GIVEN EXERCISE =>
Reproduce all of the data that follows, character for character.
Start of SOURCE EXCERPT
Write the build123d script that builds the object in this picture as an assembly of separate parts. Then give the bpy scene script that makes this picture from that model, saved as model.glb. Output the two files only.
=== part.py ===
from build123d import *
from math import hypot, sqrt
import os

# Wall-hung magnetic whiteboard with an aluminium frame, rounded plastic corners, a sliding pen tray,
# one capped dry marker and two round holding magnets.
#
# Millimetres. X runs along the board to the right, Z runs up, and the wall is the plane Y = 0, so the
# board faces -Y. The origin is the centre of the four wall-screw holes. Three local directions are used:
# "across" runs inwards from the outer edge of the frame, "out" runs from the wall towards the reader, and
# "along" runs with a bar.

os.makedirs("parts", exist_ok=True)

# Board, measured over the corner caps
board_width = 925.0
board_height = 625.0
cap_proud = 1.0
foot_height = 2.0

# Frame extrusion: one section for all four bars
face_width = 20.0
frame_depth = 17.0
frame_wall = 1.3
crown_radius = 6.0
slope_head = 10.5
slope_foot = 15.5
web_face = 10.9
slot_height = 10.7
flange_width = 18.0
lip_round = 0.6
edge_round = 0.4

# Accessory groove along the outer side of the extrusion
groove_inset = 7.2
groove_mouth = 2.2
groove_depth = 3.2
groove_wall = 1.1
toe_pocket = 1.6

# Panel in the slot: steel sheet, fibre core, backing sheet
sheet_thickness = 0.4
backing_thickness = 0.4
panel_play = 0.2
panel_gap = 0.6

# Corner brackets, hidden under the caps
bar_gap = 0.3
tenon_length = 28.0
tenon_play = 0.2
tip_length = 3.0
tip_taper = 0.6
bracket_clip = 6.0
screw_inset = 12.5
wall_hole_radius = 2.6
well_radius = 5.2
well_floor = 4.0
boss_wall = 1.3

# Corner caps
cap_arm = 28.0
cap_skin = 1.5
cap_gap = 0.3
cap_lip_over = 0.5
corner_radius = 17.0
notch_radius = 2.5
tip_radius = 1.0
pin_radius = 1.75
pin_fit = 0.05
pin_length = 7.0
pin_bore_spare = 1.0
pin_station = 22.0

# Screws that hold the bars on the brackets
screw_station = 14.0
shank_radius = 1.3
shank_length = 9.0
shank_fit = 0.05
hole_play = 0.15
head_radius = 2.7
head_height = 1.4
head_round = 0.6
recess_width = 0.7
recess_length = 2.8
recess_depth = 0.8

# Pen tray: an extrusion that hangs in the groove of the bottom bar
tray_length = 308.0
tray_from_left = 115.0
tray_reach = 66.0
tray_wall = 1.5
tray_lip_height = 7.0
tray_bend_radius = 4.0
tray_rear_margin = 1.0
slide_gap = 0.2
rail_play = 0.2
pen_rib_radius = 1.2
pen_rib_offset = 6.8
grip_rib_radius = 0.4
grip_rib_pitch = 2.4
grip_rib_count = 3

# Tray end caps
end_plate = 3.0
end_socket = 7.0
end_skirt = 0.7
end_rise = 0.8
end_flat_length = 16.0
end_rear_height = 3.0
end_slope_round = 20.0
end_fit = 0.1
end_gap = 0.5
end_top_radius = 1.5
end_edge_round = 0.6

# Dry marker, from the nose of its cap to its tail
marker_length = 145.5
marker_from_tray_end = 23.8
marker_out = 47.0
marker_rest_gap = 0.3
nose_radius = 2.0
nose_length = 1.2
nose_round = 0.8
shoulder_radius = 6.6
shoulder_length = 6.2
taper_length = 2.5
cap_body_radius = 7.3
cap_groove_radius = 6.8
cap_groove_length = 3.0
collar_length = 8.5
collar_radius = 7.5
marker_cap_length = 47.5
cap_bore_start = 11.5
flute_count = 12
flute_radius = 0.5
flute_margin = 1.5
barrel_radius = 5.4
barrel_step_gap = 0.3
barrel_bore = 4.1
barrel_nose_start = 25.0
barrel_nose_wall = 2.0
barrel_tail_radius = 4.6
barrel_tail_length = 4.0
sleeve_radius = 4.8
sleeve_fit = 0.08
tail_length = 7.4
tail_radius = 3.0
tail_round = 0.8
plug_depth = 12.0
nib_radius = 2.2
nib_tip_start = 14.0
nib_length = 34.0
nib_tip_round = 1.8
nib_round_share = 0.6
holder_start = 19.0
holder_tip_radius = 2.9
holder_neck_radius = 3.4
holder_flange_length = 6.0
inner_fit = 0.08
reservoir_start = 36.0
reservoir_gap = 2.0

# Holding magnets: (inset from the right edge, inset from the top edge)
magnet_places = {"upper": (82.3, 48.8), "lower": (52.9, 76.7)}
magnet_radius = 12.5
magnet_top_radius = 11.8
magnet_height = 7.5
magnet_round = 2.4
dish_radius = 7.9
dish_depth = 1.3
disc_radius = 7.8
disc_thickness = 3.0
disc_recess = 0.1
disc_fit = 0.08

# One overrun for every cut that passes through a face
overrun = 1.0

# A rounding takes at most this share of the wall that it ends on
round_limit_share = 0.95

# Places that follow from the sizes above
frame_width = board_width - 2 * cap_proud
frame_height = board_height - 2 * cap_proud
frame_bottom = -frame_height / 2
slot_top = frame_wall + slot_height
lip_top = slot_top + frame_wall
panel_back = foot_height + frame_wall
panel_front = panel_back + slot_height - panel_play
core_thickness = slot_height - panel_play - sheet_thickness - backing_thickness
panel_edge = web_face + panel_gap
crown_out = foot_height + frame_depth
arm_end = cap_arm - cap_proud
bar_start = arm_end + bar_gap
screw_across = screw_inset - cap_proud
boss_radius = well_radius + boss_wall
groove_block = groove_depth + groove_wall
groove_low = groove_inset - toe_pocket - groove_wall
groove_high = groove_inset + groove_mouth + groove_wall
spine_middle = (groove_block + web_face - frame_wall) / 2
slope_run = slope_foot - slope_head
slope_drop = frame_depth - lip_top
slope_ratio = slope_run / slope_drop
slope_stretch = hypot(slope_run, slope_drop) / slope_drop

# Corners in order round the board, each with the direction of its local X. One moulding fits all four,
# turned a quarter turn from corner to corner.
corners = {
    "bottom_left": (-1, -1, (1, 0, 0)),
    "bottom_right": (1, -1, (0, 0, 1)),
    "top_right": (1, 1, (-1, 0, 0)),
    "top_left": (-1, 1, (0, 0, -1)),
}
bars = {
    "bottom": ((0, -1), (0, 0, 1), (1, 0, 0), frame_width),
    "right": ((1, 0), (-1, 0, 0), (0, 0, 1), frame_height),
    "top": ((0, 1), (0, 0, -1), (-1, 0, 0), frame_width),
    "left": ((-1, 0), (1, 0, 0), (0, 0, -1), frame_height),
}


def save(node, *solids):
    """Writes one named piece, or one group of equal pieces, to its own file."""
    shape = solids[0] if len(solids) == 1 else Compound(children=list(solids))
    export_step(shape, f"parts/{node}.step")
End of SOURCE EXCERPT
COMPLETE OUTPUT =>
Write the build123d script that builds the object in this picture as an assembly of separate parts. Then give the bpy scene script that makes this picture from that model, saved as model.glb. Output the two files only.
=== part.py ===
from build123d import *
from math import hypot, sqrt
import os

# Wall-hung magnetic whiteboard with an aluminium frame, rounded plastic corners, a sliding pen tray,
# one capped dry marker and two round holding magnets.
#
# Millimetres. X runs along the board to the right, Z runs up, and the wall is the plane Y = 0, so the
# board faces -Y. The origin is the centre of the four wall-screw holes. Three local directions are used:
# "across" runs inwards from the outer edge of the frame, "out" runs from the wall towards the reader, and
# "along" runs with a bar.

os.makedirs("parts", exist_ok=True)

# Board, measured over the corner caps
board_width = 925.0
board_height = 625.0
cap_proud = 1.0
foot_height = 2.0

# Frame extrusion: one section for all four bars
face_width = 20.0
frame_depth = 17.0
frame_wall = 1.3
crown_radius = 6.0
slope_head = 10.5
slope_foot = 15.5
web_face = 10.9
slot_height = 10.7
flange_width = 18.0
lip_round = 0.6
edge_round = 0.4

# Accessory groove along the outer side of the extrusion
groove_inset = 7.2
groove_mouth = 2.2
groove_depth = 3.2
groove_wall = 1.1
toe_pocket = 1.6

# Panel in the slot: steel sheet, fibre core, backing sheet
sheet_thickness = 0.4
backing_thickness = 0.4
panel_play = 0.2
panel_gap = 0.6

# Corner brackets, hidden under the caps
bar_gap = 0.3
tenon_length = 28.0
tenon_play = 0.2
tip_length = 3.0
tip_taper = 0.6
bracket_clip = 6.0
screw_inset = 12.5
wall_hole_radius = 2.6
well_radius = 5.2
well_floor = 4.0
boss_wall = 1.3

# Corner caps
cap_arm = 28.0
cap_skin = 1.5
cap_gap = 0.3
cap_lip_over = 0.5
corner_radius = 17.0
notch_radius = 2.5
tip_radius = 1.0
pin_radius = 1.75
pin_fit = 0.05
pin_length = 7.0
pin_bore_spare = 1.0
pin_station = 22.0

# Screws that hold the bars on the brackets
screw_station = 14.0
shank_radius = 1.3
shank_length = 9.0
shank_fit = 0.05
hole_play = 0.15
head_radius = 2.7
head_height = 1.4
head_round = 0.6
recess_width = 0.7
recess_length = 2.8
recess_depth = 0.8

# Pen tray: an extrusion that hangs in the groove of the bottom bar
tray_length = 308.0
tray_from_left = 115.0
tray_reach = 66.0
tray_wall = 1.5
tray_lip_height = 7.0
tray_bend_radius = 4.0
tray_rear_margin = 1.0
slide_gap = 0.2
rail_play = 0.2
pen_rib_radius = 1.2
pen_rib_offset = 6.8
grip_rib_radius = 0.4
grip_rib_pitch = 2.4
grip_rib_count = 3

# Tray end caps
end_plate = 3.0
end_socket = 7.0
end_skirt = 0.7
end_rise = 0.8
end_flat_length = 16.0
end_rear_height = 3.0
end_slope_round = 20.0
end_fit = 0.1
end_gap = 0.5
end_top_radius = 1.5
end_edge_round = 0.6

# Dry marker, from the nose of its cap to its tail
marker_length = 145.5
marker_from_tray_end = 23.8
marker_out = 47.0
marker_rest_gap = 0.3
nose_radius = 2.0
nose_length = 1.2
nose_round = 0.8
shoulder_radius = 6.6
shoulder_length = 6.2
taper_length = 2.5
cap_body_radius = 7.3
cap_groove_radius = 6.8
cap_groove_length = 3.0
collar_length = 8.5
collar_radius = 7.5
marker_cap_length = 47.5
cap_bore_start = 11.5
flute_count = 12
flute_radius = 0.5
flute_margin = 1.5
barrel_radius = 5.4
barrel_step_gap = 0.3
barrel_bore = 4.1
barrel_nose_start = 25.0
barrel_nose_wall = 2.0
barrel_tail_radius = 4.6
barrel_tail_length = 4.0
sleeve_radius = 4.8
sleeve_fit = 0.08
tail_length = 7.4
tail_radius = 3.0
tail_round = 0.8
plug_depth = 12.0
nib_radius = 2.2
nib_tip_start = 14.0
nib_length = 34.0
nib_tip_round = 1.8
nib_round_share = 0.6
holder_start = 19.0
holder_tip_radius = 2.9
holder_neck_radius = 3.4
holder_flange_length = 6.0
inner_fit = 0.08
reservoir_start = 36.0
reservoir_gap = 2.0

# Holding magnets: (inset from the right edge, inset from the top edge)
magnet_places = {"upper": (82.3, 48.8), "lower": (52.9, 76.7)}
magnet_radius = 12.5
magnet_top_radius = 11.8
magnet_height = 7.5
magnet_round = 2.4
dish_radius = 7.9
dish_depth = 1.3
disc_radius = 7.8
disc_thickness = 3.0
disc_recess = 0.1
disc_fit = 0.08

# One overrun for every cut that passes through a face
overrun = 1.0

# A rounding takes at most this share of the wall that it ends on
round_limit_share = 0.95

# Places that follow from the sizes above
frame_width = board_width - 2 * cap_proud
frame_height = board_height - 2 * cap_proud
frame_bottom = -frame_height / 2
slot_top = frame_wall + slot_height
lip_top = slot_top + frame_wall
panel_back = foot_height + frame_wall
panel_front = panel_back + slot_height - panel_play
core_thickness = slot_height - panel_play - sheet_thickness - backing_thickness
panel_edge = web_face + panel_gap
crown_out = foot_height + frame_depth
arm_end = cap_arm - cap_proud
bar_start = arm_end + bar_gap
screw_across = screw_inset - cap_proud
boss_radius = well_radius + boss_wall
groove_block = groove_depth + groove_wall
groove_low = groove_inset - toe_pocket - groove_wall
groove_high = groove_inset + groove_mouth + groove_wall
spine_middle = (groove_block + web_face - frame_wall) / 2
slope_run = slope_foot - slope_head
slope_drop = frame_depth - lip_top
slope_ratio = slope_run / slope_drop
slope_stretch = hypot(slope_run, slope_drop) / slope_drop

# Corners in order round the board, each with the direction of its local X. One moulding fits all four,
# turned a quarter turn from corner to corner.
corners = {
    "bottom_left": (-1, -1, (1, 0, 0)),
    "bottom_right": (1, -1, (0, 0, 1)),
    "top_right": (1, 1, (-1, 0, 0)),
    "top_left": (-1, 1, (0, 0, -1)),
}
bars = {
    "bottom": ((0, -1), (0, 0, 1), (1, 0, 0), frame_width),
    "right": ((1, 0), (-1, 0, 0), (0, 0, 1), frame_height),
    "top": ((0, 1), (0, 0, -1), (-1, 0, 0), frame_width),
    "left": ((-1, 0), (1, 0, 0), (0, 0, -1), frame_height),
}


def save(node, *solids):
    """Writes one named piece, or one group of equal pieces, to its own file."""
    shape = solids[0] if len(solids) == 1 else Compound(children=list(solids))
    export_step(shape, f"parts/{node}.step")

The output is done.